Top review from the United States

Reviewed in the United States on September 21, 2022
Most of this book focuses on the early white flight era of the 1950s and 1960s, when Jews were still mostly in the city of Detroit but moving towards its outer edges. Even before the riots, population changes were often rapid: as late as 1958, 79 percent of the Jewish population lived within the city limits, and only five years later that number declined to 55 percent. And even before white flight to the suburbs, there was white flight within the city: one area near the city limits contained 1/3 of the Jewish population in 1949 and 62 percent a decade later.

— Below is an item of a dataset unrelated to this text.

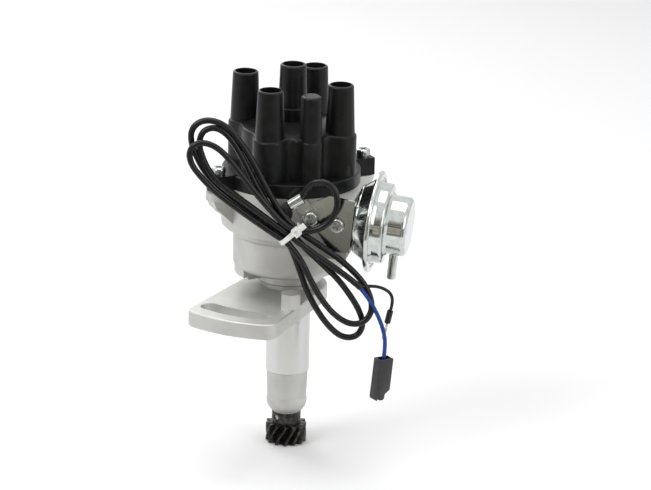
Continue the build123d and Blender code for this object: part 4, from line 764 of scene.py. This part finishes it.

Why did Jews move so rapidly? Berman explains that blacks essentially outbid Jews: blacks were ejected from older black areas by urban renewal and excluded from other white areas by the threat of violence, and so had few options. Because black home buyers had fewer options, real estate agents could charge them higher prices than white buyers. Jews favored fair housing laws not just out of idealistic commitment but out of self-interest: if blacks could move into non-Jewish white neighborhoods, Jewish areas would be under less pressure.

Meanwhile, synagogues were eager to move because their boards were full of developers and real estate agents, who could reap big profits if they could sell homes in suburbia.

I found the last chapter or two less engaging than the rest of the book: Berman discusses "metropolitan urbanism" which mostly means that after leaving the city, Jewish liberals engaged in some charitable activities in the city.